*What is required*
Print the listing below exactly.

*Data extract*
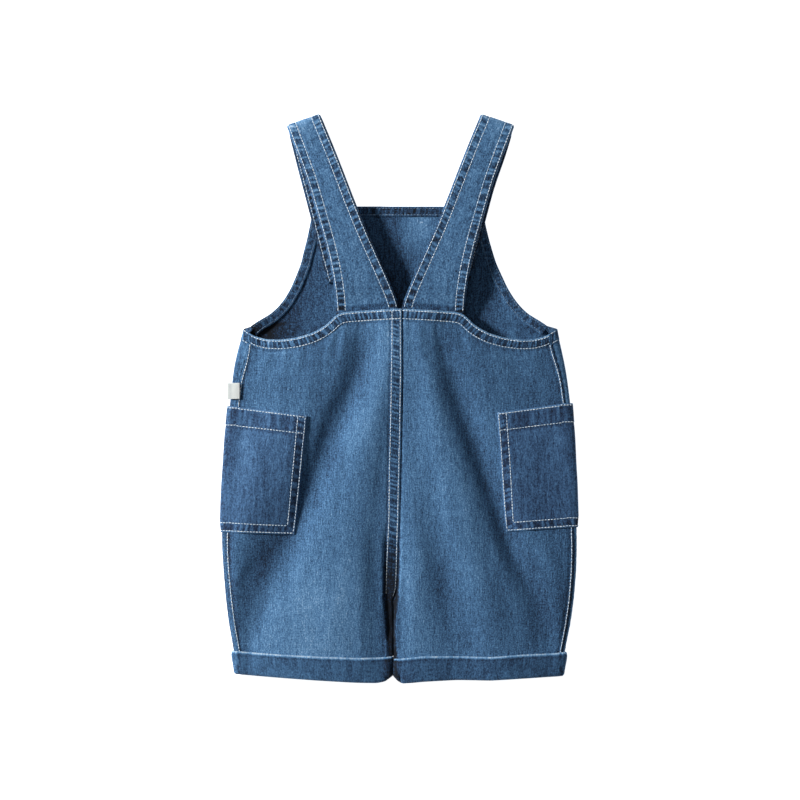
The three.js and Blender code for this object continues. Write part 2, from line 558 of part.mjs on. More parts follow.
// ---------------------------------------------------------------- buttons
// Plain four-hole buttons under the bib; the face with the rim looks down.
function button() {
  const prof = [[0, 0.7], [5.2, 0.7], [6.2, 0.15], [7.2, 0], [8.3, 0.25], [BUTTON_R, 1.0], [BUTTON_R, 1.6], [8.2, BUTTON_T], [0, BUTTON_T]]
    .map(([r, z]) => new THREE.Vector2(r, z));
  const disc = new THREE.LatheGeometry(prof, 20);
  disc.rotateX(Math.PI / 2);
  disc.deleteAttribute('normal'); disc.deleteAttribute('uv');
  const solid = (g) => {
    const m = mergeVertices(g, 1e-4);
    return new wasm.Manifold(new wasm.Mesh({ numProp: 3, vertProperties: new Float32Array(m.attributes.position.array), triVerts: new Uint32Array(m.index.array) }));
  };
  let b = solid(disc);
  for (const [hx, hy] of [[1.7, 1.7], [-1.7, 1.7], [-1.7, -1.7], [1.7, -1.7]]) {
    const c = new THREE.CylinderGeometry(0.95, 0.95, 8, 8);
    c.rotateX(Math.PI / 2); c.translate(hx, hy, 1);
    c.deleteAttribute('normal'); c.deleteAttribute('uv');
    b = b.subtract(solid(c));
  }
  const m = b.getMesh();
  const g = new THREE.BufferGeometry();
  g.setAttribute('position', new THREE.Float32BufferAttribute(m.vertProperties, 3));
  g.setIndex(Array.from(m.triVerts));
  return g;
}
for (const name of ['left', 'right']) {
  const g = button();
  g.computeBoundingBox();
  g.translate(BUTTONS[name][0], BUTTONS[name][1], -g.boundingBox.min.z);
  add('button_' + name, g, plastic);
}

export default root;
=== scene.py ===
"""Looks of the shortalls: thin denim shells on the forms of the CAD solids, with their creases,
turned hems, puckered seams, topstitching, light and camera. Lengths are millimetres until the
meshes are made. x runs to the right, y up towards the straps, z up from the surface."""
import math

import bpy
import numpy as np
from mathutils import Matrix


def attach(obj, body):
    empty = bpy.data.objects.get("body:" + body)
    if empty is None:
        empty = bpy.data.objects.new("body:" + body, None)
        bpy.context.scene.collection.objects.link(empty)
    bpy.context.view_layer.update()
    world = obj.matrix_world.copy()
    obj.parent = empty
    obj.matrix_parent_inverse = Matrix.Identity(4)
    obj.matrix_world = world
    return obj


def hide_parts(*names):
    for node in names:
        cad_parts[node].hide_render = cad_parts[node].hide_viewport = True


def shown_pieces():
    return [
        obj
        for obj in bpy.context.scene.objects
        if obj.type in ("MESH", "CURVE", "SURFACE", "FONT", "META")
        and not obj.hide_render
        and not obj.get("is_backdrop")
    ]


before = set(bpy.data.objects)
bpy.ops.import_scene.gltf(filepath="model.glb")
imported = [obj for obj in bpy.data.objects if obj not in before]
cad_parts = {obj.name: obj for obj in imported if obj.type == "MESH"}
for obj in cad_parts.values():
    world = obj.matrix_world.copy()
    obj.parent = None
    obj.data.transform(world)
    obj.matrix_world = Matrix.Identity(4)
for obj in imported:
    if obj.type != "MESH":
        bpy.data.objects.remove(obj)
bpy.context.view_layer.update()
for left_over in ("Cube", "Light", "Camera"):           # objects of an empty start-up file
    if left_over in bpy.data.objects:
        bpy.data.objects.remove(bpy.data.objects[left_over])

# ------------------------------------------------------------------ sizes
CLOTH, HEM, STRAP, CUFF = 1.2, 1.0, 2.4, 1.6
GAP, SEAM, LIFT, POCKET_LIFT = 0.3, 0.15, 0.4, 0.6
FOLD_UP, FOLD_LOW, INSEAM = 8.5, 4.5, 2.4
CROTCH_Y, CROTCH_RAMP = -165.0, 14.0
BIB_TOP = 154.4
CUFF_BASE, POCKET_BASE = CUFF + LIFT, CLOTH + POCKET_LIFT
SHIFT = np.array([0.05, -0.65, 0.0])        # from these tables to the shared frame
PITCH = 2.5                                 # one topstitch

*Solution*
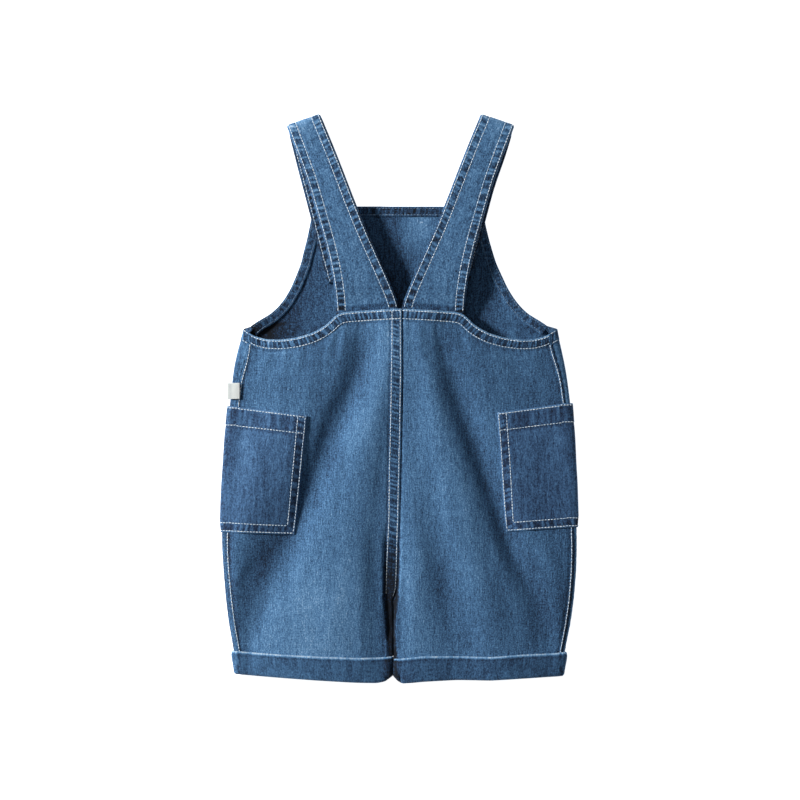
The three.js and Blender code for this object continues. Write part 2, from line 558 of part.mjs on. More parts follow.
// ---------------------------------------------------------------- buttons
// Plain four-hole buttons under the bib; the face with the rim looks down.
function button() {
  const prof = [[0, 0.7], [5.2, 0.7], [6.2, 0.15], [7.2, 0], [8.3, 0.25], [BUTTON_R, 1.0], [BUTTON_R, 1.6], [8.2, BUTTON_T], [0, BUTTON_T]]
    .map(([r, z]) => new THREE.Vector2(r, z));
  const disc = new THREE.LatheGeometry(prof, 20);
  disc.rotateX(Math.PI / 2);
  disc.deleteAttribute('normal'); disc.deleteAttribute('uv');
  const solid = (g) => {
    const m = mergeVertices(g, 1e-4);
    return new wasm.Manifold(new wasm.Mesh({ numProp: 3, vertProperties: new Float32Array(m.attributes.position.array), triVerts: new Uint32Array(m.index.array) }));
  };
  let b = solid(disc);
  for (const [hx, hy] of [[1.7, 1.7], [-1.7, 1.7], [-1.7, -1.7], [1.7, -1.7]]) {
    const c = new THREE.CylinderGeometry(0.95, 0.95, 8, 8);
    c.rotateX(Math.PI / 2); c.translate(hx, hy, 1);
    c.deleteAttribute('normal'); c.deleteAttribute('uv');
    b = b.subtract(solid(c));
  }
  const m = b.getMesh();
  const g = new THREE.BufferGeometry();
  g.setAttribute('position', new THREE.Float32BufferAttribute(m.vertProperties, 3));
  g.setIndex(Array.from(m.triVerts));
  return g;
}
for (const name of ['left', 'right']) {
  const g = button();
  g.computeBoundingBox();
  g.translate(BUTTONS[name][0], BUTTONS[name][1], -g.boundingBox.min.z);
  add('button_' + name, g, plastic);
}

export default root;
=== scene.py ===
"""Looks of the shortalls: thin denim shells on the forms of the CAD solids, with their creases,
turned hems, puckered seams, topstitching, light and camera. Lengths are millimetres until the
meshes are made. x runs to the right, y up towards the straps, z up from the surface."""
import math

import bpy
import numpy as np
from mathutils import Matrix


def attach(obj, body):
    empty = bpy.data.objects.get("body:" + body)
    if empty is None:
        empty = bpy.data.objects.new("body:" + body, None)
        bpy.context.scene.collection.objects.link(empty)
    bpy.context.view_layer.update()
    world = obj.matrix_world.copy()
    obj.parent = empty
    obj.matrix_parent_inverse = Matrix.Identity(4)
    obj.matrix_world = world
    return obj


def hide_parts(*names):
    for node in names:
        cad_parts[node].hide_render = cad_parts[node].hide_viewport = True


def shown_pieces():
    return [
        obj
        for obj in bpy.context.scene.objects
        if obj.type in ("MESH", "CURVE", "SURFACE", "FONT", "META")
        and not obj.hide_render
        and not obj.get("is_backdrop")
    ]


before = set(bpy.data.objects)
bpy.ops.import_scene.gltf(filepath="model.glb")
imported = [obj for obj in bpy.data.objects if obj not in before]
cad_parts = {obj.name: obj for obj in imported if obj.type == "MESH"}
for obj in cad_parts.values():
    world = obj.matrix_world.copy()
    obj.parent = None
    obj.data.transform(world)
    obj.matrix_world = Matrix.Identity(4)
for obj in imported:
    if obj.type != "MESH":
        bpy.data.objects.remove(obj)
bpy.context.view_layer.update()
for left_over in ("Cube", "Light", "Camera"):           # objects of an empty start-up file
    if left_over in bpy.data.objects:
        bpy.data.objects.remove(bpy.data.objects[left_over])

# ------------------------------------------------------------------ sizes
CLOTH, HEM, STRAP, CUFF = 1.2, 1.0, 2.4, 1.6
GAP, SEAM, LIFT, POCKET_LIFT = 0.3, 0.15, 0.4, 0.6
FOLD_UP, FOLD_LOW, INSEAM = 8.5, 4.5, 2.4
CROTCH_Y, CROTCH_RAMP = -165.0, 14.0
BIB_TOP = 154.4
CUFF_BASE, POCKET_BASE = CUFF + LIFT, CLOTH + POCKET_LIFT
SHIFT = np.array([0.05, -0.65, 0.0])        # from these tables to the shared frame
PITCH = 2.5                                 # one topstitch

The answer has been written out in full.